For you, this means: Drop limited editions. A "Founders Edition" gadget, never to be repeated. Make waitlists your friend. If everyone can grab it on the spot, where’s the magic?

Curate the buying experience—unboxing should feel like Bond opening Q’s toolbox, not like unpacking a toaster. When scarcity meets storytelling, desire skyrockets.


5. Delegate, or Drown

Here’s some tough love: if you’re clutching every part of your gadget business—sales, marketing, customer service—like a panicked octopus, scaling will break you. Refusing to delegate means you’ll work 24 hours a day, take every complaint personally, and crawl toward growth at the speed of a buffering YouTube video.
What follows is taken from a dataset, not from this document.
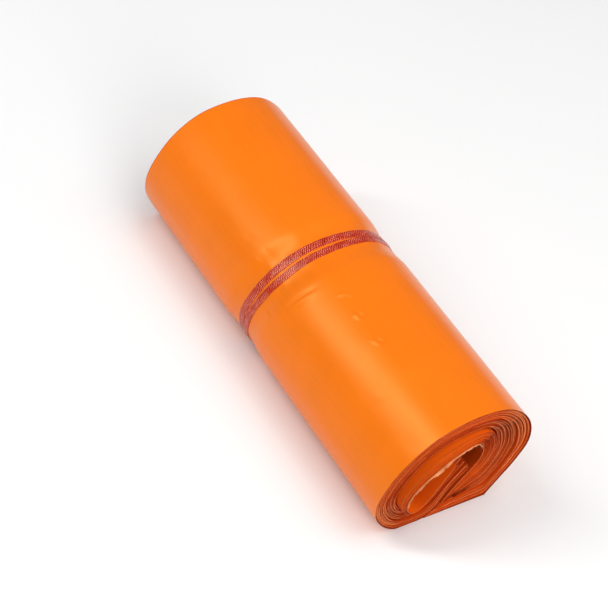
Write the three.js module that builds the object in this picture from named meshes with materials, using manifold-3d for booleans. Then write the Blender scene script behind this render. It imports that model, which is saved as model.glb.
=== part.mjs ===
// A bundle of one hundred flat poly mailers, rolled up across their length and tied with a narrow ribbon.
//
// Frame: millimetres, +Z up. The roll lies along X on its flat underside, with the origin on the floor under
// its middle. Sections are drawn in Y and Z, looking from the +X end towards -X.
//
// The stack of mailers is folded round one of its own ends, a tongue that leans up inside the roll: from the
// tongue's foot it goes left, up and over the top, down on the right to a crease, and back under the roll. A
// hollow is left round the tongue. The inner half of the stack has slipped along the roll: it stands out at
// the front end and is sunk at the back end. The ribbon goes round the roll twice, pinching a waist into it,
// and its two turns run side by side over the top and close up underneath. The release liner of the innermost
// mailer lines the roof of the hollow.
import * as THREE from "three";
import { mergeVertices } from "three/addons/utils/BufferGeometryUtils.js";
import Module from "manifold-3d";

const wasm = await Module();
wasm.setup();

// The roll
const MAILER_WIDTH = 250; // a mailer's width is the length of each turn
const SLIP = 6; // how far the inner half of the stack stands out of the outer half
const SLIP_ROOT = 2; // how deep the part that stands out is rooted in the rest
const CUT_CLEAR = 0.3; // how far the cut at the back end reaches into the hollow, so that it leaves no skin
const CENTRE = new THREE.Vector2(0, 36); // the point that the ribbon pulls towards
const SKIN_RADIUS = 34; // what is nearer to the centre than this doesn't give way under the ribbon
const ROUND_STEPS = 60;
const FLOOR_STEPS = 10;
const INNER_STEPS = 66;
const TONGUE_STEPS = 16;

// The waist under the ribbon
const WAIST_DEPTH = 1.2;
const WAIST_FLOOR = 7; // half the length of the waist's flat floor
const WAIST_REACH = 19; // half the whole length of the waist
const WAIST_SLICE = 2.5;

// The ribbon
const RIBBON_WIDTH = 4.7;
const RIBBON_THICKNESS = 0.6;
const RIBBON_GAP = 0.3;
const RIBBON_MIDDLE = -12.7;
const RIBBON_LEAN = 3.3; // how far the loop leans along X on each side of its middle
const RIBBON_LEAN_TO = (75 * Math.PI) / 180;
const TURN_SPACING = 3.7; // between the middles of the two turns, halfway between its widest and narrowest
const TURN_SPREAD = 2.6;
const TURN_SPREAD_AT = (130 * Math.PI) / 180;
const SECOND_TURN_RISE = 0.15; // the second turn rides a little higher than the first

// The release liner
const LINER_THICKNESS = 0.5;
const LINER_GAP = 0.4;
const LINER_STEPS = 24;

const FILM = new THREE.MeshStandardMaterial({ color: 0xf0781a, roughness: 0.38, metalness: 0 });
const RIBBON = new THREE.MeshStandardMaterial({ color: 0xc23b3c, roughness: 0.5, metalness: 0 });
const LINER = new THREE.MeshStandardMaterial({ color: 0xf3c4a8, roughness: 0.45, metalness: 0 });

const points = (...pairs) => pairs.map(([y, z]) => new THREE.Vector2(y, z));

// The outer skin, from the left end of the flat underside up, over the top and down to the crease on the right.
const ROUND = new THREE.SplineCurve(
  points(
    [-26, 0], [-33, 3.4], [-39.6, 10], [-45.2, 20], [-46.8, 31], [-43, 45.5], [-34.5, 59.5], [-22, 70.6],
    [-8, 75.9], [6, 77.2], [20, 74.8], [33, 66.3], [43, 53], [46.8, 37.5], [42.6, 23], [30.4, 0],
  ),
);
const UNDERSIDE = new THREE.LineCurve(ROUND.points.at(-1), ROUND.points[0]);
const FREE_END = new THREE.Vector2(-8.6, 0); // where the stack stops under the roll

// The outer face of the tongue, from its tip down to its foot on the floor.
const TONGUE_BACK = new THREE.SplineCurve(
  points([9.8, 33], [7.6, 30.2], [4.9, 26.6], [2, 22], [-0.4, 17], [-2.2, 11.6], [-5, 5], [-9.6, 1], [-13.5, 0]),
);

// The stack's inner face: down the tongue from its tip, round the left pocket, along the roof, round the right
// pocket and down beside the tongue's outer face to the floor.
const INNER = new THREE.SplineCurve(
  points(
    [-7.5, 55], [-10.5, 46.5], [-15.4, 34.2], [-20.6, 24.6], [-26.6, 21], [-31.3, 26.2], [-32.4, 31.5],
    [-31, 37], [-26.7, 43.6], [-19.7, 50.3], [-11.5, 55.8], [-4, 58.8], [2.5, 59], [7.5, 56.6], [10.4, 52],
    [12.7, 45], [13.3, 39.6], [12.3, 35.2], [9.2, 30], [5.4, 24], [1.8, 16.6], [-1.2, 9], [-5.2, 3],
  ),
);

// The line along which the inner half of the stack has slipped on the outer half, between the same two ends.
const SLIP_LINE = new THREE.SplineCurve(
  points(
    [-0.5, 46.3], [-5.8, 33.8], [-12.8, 20.6], [-18, 15.4], [-24.5, 15], [-31, 19], [-35.4, 30], [-31.6, 42.8],
    [-22.4, 54.6], [-9.6, 63.4], [3, 66.6], [14.6, 63.6], [21.6, 56], [24.8, 46.4], [25.2, 36], [21.6, 25],
    [15, 14.4], [8, 8.2], [0.6, 4.6],
  ),
);

// The stretch of the stack's inner face that the liner covers, from the left pocket to the top of the roof.
const LINER_ROUTE = new THREE.SplineCurve(
  points([-32, 34.5], [-31, 37], [-26.7, 43.6], [-19.7, 50.3], [-11.5, 55.8], [-5, 58.5]),
);

// Turns a shape drawn in X and Y and extruded along Z into one drawn in Y and Z that runs along X.
function layAlongX(geometry) {
  return geometry.applyMatrix4(new THREE.Matrix4().set(0, 0, 1, 0, 1, 0, 0, 0, 0, 1, 0, 0, 0, 0, 0, 1));
}

function angleRoundCentre(y, z) {
  return Math.atan2(z - CENTRE.y, y - CENTRE.x);
}

function ribbonMiddle(angle) {
  return RIBBON_MIDDLE + RIBBON_LEAN * Math.cos(angle - RIBBON_LEAN_TO);
}

function turnSpacing(angle) {
  return TURN_SPACING + TURN_SPREAD * Math.cos(angle - TURN_SPREAD_AT);
}

// A point of the outer skin moved towards the centre.
function sunk(point, depth) {
  const fromCentre = point.clone().sub(CENTRE);
  return fromCentre.setLength(fromCentre.length() - depth).add(CENTRE);
}

function outerSkin() {
  return [...ROUND.getSpacedPoints(ROUND_STEPS), ...UNDERSIDE.getPoints(FLOOR_STEPS).slice(1, -1)];
}

// The outer turns' slices along X: close together over the waist, and otherwise only at the two ends.
function sliceStations() {
  const back = -(MAILER_WIDTH + SLIP) / 2;
  const reach = WAIST_REACH + RIBBON_LEAN;
  const stations = [back];
  for (let x = RIBBON_MIDDLE - reach; x <= RIBBON_MIDDLE + reach; x += WAIST_SLICE) {
    stations.push(x);
  }
  stations.push(back + MAILER_WIDTH);
  return stations;
}

// How far a place is pulled in: fully on the waist's floor, easing out on both sides of it, and only the skin.
function waistDepth(x, y, z) {
  if (Math.hypot(y - CENTRE.x, z - CENTRE.y) < SKIN_RADIUS) {
    return 0;
  }
  const away = Math.abs(x - ribbonMiddle(angleRoundCentre(y, z)));
  const ease = THREE.MathUtils.clamp((WAIST_REACH - away) / (WAIST_REACH - WAIST_FLOOR), 0, 1);
  return WAIST_DEPTH * ease * ease * (3 - 2 * ease);
}

// The outline of the stack's whole section, round its inner face, its free end and its outer face.
function stackOutline() {
  const freeStretch = new THREE.LineCurve(FREE_END, ROUND.points.at(-1));
  return [
    ...INNER.getSpacedPoints(INNER_STEPS),
    ...freeStretch.getPoints(FLOOR_STEPS).slice(0, -1),
    ...ROUND.getSpacedPoints(ROUND_STEPS).reverse(),
    ...TONGUE_BACK.getSpacedPoints(TONGUE_STEPS).reverse(),
  ];
}

// A solid of an outline's section between two places along X.
function prism(outline, from, to) {
  const section = new THREE.Shape(outline);
  const geometry = layAlongX(new THREE.ExtrudeGeometry(section, { depth: to - from, bevelEnabled: false }));
  return solidOf(geometry.translate(from, 0, 0));
}

function makeStack() {
  const stations = sliceStations();
  const steps = stations.length - 1;
  const section = new THREE.Shape(stackOutline());
  const geometry = layAlongX(new THREE.ExtrudeGeometry(section, { steps, depth: steps, bevelEnabled: false }));
  const place = geometry.getAttribute("position");
  for (let i = 0; i < place.count; i++) {
    const x = stations[Math.round(place.getX(i))];
    const skin = new THREE.Vector2(place.getY(i), place.getZ(i));
    const moved = sunk(skin, waistDepth(x, skin.x, skin.y));
    place.setXYZ(i, x, moved.x, moved.y);
  }
  return solidOf(geometry);
}

// A curve's points, moved off it on the side where the hollow is.
function beside(curve, steps, distance) {
  return curve.getSpacedPoints(steps).map((point, i) => {
    const tangent = curve.getTangentAt(i / steps);
    return point.addScaledVector(new THREE.Vector2(tangent.y, -tangent.x), distance);
  });
}

function makeRoll() {
  const end = (MAILER_WIDTH + SLIP) / 2;
  const slipLine = SLIP_LINE.getSpacedPoints(INNER_STEPS).reverse();
  const standingOut = prism([...beside(INNER, INNER_STEPS, 0), ...slipLine], end - SLIP - SLIP_ROOT, end);
  const sunkIn = prism([...beside(INNER, INNER_STEPS, CUT_CLEAR), ...slipLine], -end - SLIP, -end + SLIP);
  return geometryOf(makeStack().add(standingOut).subtract(sunkIn));
}

// One turn of the ribbon: a ring that follows the waist's floor, each part of it shifted along X.
function makeTurn(side, rise) {
  const inner = WAIST_DEPTH - RIBBON_GAP - rise;
  const outer = inner - RIBBON_THICKNESS;
  const section = new THREE.Shape(outerSkin().map((point) => sunk(point, outer)));
  // The skin is listed clockwise, and a hole has to run the other way round from its shape.
  section.holes.push(new THREE.Path(outerSkin().map((point) => sunk(point, inner)).reverse()));
  const geometry = layAlongX(new THREE.ExtrudeGeometry(section, { depth: RIBBON_WIDTH, bevelEnabled: false }));
  const place = geometry.getAttribute("position");
  for (let i = 0; i < place.count; i++) {
    const angle = angleRoundCentre(place.getY(i), place.getZ(i));
    const middle = ribbonMiddle(angle) + (side * turnSpacing(angle)) / 2;
    place.setX(i, place.getX(i) - RIBBON_WIDTH / 2 + middle);
  }
  return geometry;
}

function solidOf(geometry) {
  const bare = new THREE.BufferGeometry().setAttribute("position", geometry.getAttribute("position"));
  const merged = mergeVertices(bare, 1e-4);
  return new wasm.Manifold(
    new wasm.Mesh({
      numProp: 3,
      vertProperties: merged.getAttribute("position").array,
      triVerts: new Uint32Array(merged.index.array),
    }),
  );
}

function geometryOf(solid) {
  const { vertProperties, triVerts } = solid.getMesh();
  const geometry = new THREE.BufferGeometry();
  geometry.setAttribute("position", new THREE.BufferAttribute(vertProperties, 3));
  geometry.setIndex(new THREE.BufferAttribute(triVerts, 1));
  geometry.computeVertexNormals();
  return geometry;
}

function makeRibbon() {
  return geometryOf(solidOf(makeTurn(-1, 0)).add(solidOf(makeTurn(1, SECOND_TURN_RISE))));
}

// The liner's section: the wall's own line moved into the hollow twice, by the gap and by gap and thickness.
function makeLiner() {
  const upper = beside(LINER_ROUTE, LINER_STEPS, LINER_GAP);
  const lower = beside(LINER_ROUTE, LINER_STEPS, LINER_GAP + LINER_THICKNESS).reverse();
  const back = -(MAILER_WIDTH - SLIP) / 2;
  return geometryOf(prism([...upper, ...lower], back, back + MAILER_WIDTH));
}

function piece(name, geometry, material) {
  const mesh = new THREE.Mesh(geometry, material);
  mesh.name = name;
  return mesh;
}

const bundle = new THREE.Group();
bundle.add(
  piece("mailer_roll", makeRoll(), FILM),
  piece("tie_ribbon", makeRibbon(), RIBBON),
  piece("release_liner", makeLiner(), LINER),
);

export default bundle;
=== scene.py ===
"""A roll of poly mailers: one hundred flat mailers folded round one of their own ends and tied with a ribbon.

Lengths in this file are millimetres, turned to metres where a mesh is made. The roll lies along X.
"""

import math
import random

import bpy
import numpy as np
from mathutils import Matrix, Vector


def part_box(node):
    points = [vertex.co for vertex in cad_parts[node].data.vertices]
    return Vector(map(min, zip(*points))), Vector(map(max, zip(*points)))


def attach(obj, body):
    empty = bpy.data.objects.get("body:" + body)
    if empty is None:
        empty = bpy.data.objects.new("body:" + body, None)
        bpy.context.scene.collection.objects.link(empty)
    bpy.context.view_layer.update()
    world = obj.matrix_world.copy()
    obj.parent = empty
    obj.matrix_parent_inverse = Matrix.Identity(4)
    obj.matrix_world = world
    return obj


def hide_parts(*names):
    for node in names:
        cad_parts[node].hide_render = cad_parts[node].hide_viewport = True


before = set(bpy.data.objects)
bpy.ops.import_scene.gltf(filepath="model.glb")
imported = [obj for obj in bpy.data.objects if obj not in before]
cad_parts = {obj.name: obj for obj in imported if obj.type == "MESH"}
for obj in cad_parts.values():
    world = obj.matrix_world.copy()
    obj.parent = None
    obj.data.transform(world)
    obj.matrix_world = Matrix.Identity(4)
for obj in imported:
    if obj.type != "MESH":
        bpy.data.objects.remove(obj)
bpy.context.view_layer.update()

bl_info = {
    "name": "Poly Mailer Roll",
    "version": (1, 0, 0),
    "blender": (4, 5, 0),
    "location": "3D View > Sidebar > Mailer Roll",
    "description": "Builds a tied roll of poly mailers round its frame",
    "category": "Object",
}

MM = 0.001
BODY = "root"


def box_mm(node):
    """A CAD node's lowest and highest corner, in millimetres."""
    low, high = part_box(node)
    return np.array(low) / MM, np.array(high) / MM


ROLL_LOW, ROLL_HIGH = box_mm("mailer_roll")
SLIP = 6.0  # how far the inner mailers stand out of the outer ones at the front end
BACK = ROLL_LOW[0]  # where the outer mailers start and end along X
FRONT = ROLL_HIGH[0] - SLIP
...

Systems and teams let you focus on what matters: visionary brand-building. Your gadgets deserve a CEO, not just a frazzled shopkeeper.


Final Thought: Be the Gadget Brand People Aspire To

Selling gadgets isn’t about being the cheapest, fastest, or even the "most durable." It’s about making your customer feel like they’ve joined an exclusive story when they click "buy."

Luxury brands already cracked this code—Aston Martin with Bond, Lamborghini with invitation-only events, Rolls-Royce at air shows. You don’t need a billion-dollar budget to copy the principle. You just need creativity, clarity, and courage.

So build gadgets people don’t just use. Build gadgets people are proud to own. That’s how you stop being “just another device seller” and start being a brand people whisper about in the same breath as… well, Bond’s car.